_WORK REQUIRED_:
Write out exactly the lines from the line with "len(columns) // 2, -1, 1))" through the line with "before = set(bpy.data.objects)", both ends included, and no other line.

════════

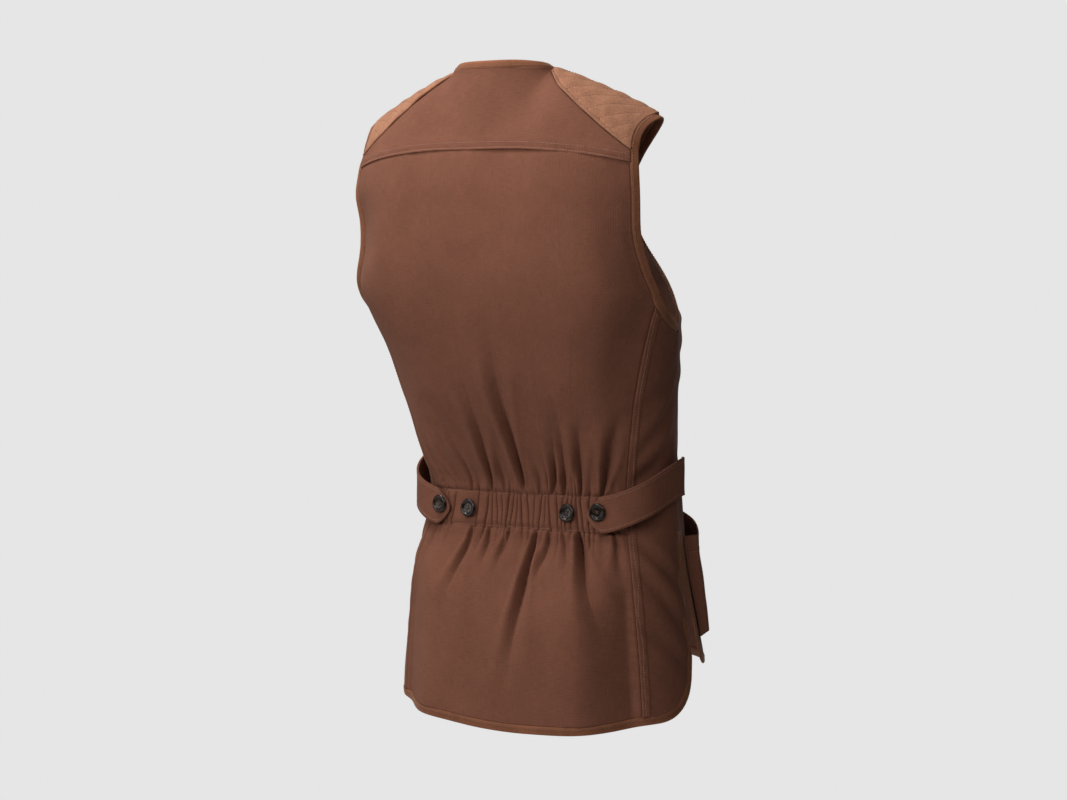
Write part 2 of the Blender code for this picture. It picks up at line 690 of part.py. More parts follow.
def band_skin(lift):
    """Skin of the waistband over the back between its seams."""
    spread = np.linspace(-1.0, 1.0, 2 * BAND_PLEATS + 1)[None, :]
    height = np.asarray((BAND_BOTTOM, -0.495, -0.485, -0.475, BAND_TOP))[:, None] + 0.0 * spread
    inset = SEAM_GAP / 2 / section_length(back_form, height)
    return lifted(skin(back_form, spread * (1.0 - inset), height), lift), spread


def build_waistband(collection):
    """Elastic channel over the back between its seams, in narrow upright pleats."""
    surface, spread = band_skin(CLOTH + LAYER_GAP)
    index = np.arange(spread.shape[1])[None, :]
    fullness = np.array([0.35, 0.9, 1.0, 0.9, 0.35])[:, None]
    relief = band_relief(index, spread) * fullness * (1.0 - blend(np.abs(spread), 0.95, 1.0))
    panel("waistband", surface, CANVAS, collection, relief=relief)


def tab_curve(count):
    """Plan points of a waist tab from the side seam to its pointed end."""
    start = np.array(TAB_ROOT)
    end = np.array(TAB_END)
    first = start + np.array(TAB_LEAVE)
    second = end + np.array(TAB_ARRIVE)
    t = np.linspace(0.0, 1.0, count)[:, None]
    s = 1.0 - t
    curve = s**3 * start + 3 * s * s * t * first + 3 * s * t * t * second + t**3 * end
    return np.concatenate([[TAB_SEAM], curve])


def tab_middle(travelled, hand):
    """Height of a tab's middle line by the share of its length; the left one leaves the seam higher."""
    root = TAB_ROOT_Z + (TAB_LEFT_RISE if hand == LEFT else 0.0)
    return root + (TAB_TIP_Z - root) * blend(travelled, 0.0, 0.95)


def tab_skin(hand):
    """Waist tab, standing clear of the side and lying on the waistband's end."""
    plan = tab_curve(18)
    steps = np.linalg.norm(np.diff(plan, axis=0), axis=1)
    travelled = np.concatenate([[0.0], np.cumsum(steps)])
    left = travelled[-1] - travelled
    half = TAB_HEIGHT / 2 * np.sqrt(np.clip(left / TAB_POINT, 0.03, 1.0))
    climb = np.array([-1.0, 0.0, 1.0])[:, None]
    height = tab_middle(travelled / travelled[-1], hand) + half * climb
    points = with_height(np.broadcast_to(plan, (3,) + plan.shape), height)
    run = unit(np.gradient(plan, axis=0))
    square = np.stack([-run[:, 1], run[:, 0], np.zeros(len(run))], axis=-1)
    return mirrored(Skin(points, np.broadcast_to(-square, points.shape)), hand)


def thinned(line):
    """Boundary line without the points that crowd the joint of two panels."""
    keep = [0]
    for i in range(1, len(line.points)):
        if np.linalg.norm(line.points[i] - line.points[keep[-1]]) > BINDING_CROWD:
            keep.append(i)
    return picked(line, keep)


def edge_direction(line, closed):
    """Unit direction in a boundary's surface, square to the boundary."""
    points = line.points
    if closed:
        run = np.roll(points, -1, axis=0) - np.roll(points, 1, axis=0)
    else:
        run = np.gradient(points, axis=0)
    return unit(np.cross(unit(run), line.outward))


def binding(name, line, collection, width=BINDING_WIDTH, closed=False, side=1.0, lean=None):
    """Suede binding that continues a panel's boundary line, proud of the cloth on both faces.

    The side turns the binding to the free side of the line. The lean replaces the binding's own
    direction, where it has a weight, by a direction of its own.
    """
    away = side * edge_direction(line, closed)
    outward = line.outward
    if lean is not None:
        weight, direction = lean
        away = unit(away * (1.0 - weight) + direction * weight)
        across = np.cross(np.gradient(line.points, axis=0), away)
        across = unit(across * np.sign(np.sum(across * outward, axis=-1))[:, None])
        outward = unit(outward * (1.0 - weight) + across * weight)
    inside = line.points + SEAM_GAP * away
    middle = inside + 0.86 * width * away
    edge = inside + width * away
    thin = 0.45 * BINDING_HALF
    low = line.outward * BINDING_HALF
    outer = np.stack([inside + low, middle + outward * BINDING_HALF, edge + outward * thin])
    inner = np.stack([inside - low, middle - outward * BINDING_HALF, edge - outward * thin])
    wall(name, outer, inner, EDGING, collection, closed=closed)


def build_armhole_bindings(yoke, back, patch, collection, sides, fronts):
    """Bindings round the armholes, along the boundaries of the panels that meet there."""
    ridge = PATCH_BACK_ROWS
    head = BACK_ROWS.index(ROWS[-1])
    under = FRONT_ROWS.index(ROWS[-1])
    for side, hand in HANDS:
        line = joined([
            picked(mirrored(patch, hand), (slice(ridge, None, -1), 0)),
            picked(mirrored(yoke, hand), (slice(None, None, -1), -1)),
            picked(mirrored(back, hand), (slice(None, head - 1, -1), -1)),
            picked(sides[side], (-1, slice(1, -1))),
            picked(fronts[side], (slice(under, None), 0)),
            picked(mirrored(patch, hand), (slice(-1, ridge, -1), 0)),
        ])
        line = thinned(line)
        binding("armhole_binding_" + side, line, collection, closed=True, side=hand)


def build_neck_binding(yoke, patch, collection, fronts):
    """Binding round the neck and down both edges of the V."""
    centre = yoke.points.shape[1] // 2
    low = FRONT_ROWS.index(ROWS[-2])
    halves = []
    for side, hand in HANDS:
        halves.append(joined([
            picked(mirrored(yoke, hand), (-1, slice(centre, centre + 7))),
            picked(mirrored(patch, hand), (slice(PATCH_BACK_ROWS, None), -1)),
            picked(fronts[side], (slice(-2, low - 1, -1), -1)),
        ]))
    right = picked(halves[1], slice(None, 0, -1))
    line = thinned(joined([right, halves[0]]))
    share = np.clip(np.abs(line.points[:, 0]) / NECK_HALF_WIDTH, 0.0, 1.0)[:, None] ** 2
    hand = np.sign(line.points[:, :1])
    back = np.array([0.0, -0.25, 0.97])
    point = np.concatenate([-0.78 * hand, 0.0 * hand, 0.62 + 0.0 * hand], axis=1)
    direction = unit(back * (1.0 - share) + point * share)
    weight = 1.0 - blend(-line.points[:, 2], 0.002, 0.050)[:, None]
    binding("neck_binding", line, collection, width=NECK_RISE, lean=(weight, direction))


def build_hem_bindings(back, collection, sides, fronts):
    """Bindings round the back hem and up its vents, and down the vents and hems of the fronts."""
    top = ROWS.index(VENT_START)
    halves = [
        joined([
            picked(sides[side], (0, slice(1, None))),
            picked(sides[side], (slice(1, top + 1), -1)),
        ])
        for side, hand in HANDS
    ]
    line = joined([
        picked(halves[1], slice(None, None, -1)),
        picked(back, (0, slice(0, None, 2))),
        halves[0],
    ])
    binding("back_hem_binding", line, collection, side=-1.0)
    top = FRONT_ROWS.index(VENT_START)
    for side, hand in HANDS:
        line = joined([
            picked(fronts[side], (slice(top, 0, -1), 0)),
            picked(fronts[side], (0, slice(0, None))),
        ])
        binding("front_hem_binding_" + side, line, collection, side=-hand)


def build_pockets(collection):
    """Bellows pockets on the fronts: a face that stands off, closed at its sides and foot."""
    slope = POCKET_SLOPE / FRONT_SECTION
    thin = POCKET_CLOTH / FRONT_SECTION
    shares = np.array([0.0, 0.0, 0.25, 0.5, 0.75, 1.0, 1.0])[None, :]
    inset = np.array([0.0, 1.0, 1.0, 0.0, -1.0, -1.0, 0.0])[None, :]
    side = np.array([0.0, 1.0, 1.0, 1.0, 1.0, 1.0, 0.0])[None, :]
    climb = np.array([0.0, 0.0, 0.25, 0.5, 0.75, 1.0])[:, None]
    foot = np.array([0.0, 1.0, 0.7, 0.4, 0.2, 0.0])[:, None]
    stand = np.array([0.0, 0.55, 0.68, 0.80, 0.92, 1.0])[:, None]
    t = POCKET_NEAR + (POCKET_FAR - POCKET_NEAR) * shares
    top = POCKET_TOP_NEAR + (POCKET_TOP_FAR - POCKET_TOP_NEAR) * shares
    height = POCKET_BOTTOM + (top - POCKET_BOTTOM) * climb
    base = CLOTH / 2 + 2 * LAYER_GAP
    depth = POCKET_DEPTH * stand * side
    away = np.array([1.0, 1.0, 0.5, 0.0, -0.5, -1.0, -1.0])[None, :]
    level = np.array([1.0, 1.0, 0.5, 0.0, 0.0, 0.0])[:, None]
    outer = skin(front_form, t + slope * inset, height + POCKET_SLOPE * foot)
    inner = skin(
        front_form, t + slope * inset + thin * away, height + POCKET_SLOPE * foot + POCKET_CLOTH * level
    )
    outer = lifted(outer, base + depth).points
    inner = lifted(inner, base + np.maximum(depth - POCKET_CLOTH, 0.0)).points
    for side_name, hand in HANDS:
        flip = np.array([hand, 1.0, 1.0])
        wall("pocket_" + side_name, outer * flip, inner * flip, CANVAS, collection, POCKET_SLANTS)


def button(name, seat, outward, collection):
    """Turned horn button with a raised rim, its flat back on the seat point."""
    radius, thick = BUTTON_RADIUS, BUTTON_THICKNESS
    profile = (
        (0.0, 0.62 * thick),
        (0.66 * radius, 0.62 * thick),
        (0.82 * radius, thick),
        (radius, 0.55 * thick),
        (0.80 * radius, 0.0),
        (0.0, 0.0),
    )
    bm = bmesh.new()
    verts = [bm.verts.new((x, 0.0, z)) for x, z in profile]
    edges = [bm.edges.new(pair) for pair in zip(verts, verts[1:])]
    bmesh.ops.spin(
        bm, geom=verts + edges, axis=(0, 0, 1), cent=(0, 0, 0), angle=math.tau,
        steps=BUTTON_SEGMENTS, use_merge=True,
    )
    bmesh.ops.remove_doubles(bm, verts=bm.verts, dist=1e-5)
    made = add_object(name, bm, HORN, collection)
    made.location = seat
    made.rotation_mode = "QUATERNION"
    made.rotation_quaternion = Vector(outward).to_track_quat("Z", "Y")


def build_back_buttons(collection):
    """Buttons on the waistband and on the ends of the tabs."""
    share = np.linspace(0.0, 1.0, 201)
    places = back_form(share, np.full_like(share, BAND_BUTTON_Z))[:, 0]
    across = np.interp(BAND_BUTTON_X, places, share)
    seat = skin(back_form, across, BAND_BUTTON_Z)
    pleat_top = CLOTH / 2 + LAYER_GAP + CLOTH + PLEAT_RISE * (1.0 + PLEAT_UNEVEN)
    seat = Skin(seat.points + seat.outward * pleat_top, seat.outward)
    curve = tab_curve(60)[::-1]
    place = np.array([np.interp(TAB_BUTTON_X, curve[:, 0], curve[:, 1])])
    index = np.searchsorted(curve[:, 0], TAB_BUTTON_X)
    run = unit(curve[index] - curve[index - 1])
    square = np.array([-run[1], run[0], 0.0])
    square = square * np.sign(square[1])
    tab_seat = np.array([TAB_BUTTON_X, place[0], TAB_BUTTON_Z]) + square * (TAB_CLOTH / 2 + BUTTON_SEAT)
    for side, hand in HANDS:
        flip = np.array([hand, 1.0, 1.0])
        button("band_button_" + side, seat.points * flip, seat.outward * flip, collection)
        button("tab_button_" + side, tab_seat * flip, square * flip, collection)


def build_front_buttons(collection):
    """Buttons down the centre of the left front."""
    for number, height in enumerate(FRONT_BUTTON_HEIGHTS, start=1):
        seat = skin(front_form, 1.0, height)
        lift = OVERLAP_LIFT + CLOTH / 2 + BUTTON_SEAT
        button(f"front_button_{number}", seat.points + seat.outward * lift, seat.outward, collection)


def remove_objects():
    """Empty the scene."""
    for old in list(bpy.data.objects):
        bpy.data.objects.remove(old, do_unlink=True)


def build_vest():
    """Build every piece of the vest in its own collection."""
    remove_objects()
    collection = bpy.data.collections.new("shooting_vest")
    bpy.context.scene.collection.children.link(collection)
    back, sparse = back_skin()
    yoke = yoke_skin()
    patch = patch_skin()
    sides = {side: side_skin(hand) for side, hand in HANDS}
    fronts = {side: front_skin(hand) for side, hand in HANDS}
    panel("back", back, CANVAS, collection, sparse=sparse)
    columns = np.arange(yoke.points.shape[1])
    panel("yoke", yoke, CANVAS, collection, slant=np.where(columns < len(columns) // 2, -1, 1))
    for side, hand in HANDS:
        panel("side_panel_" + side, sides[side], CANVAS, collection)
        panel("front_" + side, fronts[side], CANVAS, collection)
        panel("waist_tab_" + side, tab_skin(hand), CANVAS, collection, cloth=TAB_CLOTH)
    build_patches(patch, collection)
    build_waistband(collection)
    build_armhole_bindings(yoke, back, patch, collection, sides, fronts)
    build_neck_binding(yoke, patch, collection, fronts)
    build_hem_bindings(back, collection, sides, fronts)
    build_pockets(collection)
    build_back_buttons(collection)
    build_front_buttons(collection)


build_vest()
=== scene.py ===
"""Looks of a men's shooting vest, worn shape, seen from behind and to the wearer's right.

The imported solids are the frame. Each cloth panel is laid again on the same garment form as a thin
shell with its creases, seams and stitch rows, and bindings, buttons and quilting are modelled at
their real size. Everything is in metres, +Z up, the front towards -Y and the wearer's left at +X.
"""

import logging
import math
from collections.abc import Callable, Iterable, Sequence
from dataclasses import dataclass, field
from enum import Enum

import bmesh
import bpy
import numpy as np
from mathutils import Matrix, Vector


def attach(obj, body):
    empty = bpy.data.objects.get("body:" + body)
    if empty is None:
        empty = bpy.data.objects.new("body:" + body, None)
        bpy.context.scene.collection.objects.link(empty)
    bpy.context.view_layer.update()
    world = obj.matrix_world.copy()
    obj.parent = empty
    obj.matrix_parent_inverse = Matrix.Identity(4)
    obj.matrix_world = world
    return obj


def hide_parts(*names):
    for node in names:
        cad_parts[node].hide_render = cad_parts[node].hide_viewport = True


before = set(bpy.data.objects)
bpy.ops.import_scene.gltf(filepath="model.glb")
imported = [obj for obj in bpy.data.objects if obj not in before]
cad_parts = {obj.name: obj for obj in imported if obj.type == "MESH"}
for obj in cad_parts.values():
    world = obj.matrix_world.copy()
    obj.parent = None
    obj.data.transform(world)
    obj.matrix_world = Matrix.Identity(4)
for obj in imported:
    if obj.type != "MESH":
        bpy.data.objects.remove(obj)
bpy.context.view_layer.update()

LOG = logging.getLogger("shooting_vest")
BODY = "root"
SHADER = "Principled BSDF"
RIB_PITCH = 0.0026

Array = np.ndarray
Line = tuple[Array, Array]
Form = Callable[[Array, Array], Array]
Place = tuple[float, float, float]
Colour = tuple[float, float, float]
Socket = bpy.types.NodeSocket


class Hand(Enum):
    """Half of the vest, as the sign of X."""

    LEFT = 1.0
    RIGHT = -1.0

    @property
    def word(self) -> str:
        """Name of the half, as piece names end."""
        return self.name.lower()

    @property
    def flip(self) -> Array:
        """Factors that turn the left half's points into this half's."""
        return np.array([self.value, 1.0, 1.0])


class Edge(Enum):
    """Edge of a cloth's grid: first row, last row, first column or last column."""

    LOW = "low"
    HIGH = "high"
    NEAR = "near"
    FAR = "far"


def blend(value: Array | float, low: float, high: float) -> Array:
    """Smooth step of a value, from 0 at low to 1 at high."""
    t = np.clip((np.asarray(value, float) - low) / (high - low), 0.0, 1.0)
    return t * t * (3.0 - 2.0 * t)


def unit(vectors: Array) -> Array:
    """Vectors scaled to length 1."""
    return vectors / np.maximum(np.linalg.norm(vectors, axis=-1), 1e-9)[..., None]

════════

_WRITTEN ANSWER_:
    panel("yoke", yoke, CANVAS, collection, slant=np.where(columns < len(columns) // 2, -1, 1))
    for side, hand in HANDS:
        panel("side_panel_" + side, sides[side], CANVAS, collection)
        panel("front_" + side, fronts[side], CANVAS, collection)
        panel("waist_tab_" + side, tab_skin(hand), CANVAS, collection, cloth=TAB_CLOTH)
    build_patches(patch, collection)
    build_waistband(collection)
    build_armhole_bindings(yoke, back, patch, collection, sides, fronts)
    build_neck_binding(yoke, patch, collection, fronts)
    build_hem_bindings(back, collection, sides, fronts)
    build_pockets(collection)
    build_back_buttons(collection)
    build_front_buttons(collection)


build_vest()
=== scene.py ===
"""Looks of a men's shooting vest, worn shape, seen from behind and to the wearer's right.

The imported solids are the frame. Each cloth panel is laid again on the same garment form as a thin
shell with its creases, seams and stitch rows, and bindings, buttons and quilting are modelled at
their real size. Everything is in metres, +Z up, the front towards -Y and the wearer's left at +X.
"""

import logging
import math
from collections.abc import Callable, Iterable, Sequence
from dataclasses import dataclass, field
from enum import Enum

import bmesh
import bpy
import numpy as np
from mathutils import Matrix, Vector


def attach(obj, body):
    empty = bpy.data.objects.get("body:" + body)
    if empty is None:
        empty = bpy.data.objects.new("body:" + body, None)
        bpy.context.scene.collection.objects.link(empty)
    bpy.context.view_layer.update()
    world = obj.matrix_world.copy()
    obj.parent = empty
    obj.matrix_parent_inverse = Matrix.Identity(4)
    obj.matrix_world = world
    return obj


def hide_parts(*names):
    for node in names:
        cad_parts[node].hide_render = cad_parts[node].hide_viewport = True


before = set(bpy.data.objects)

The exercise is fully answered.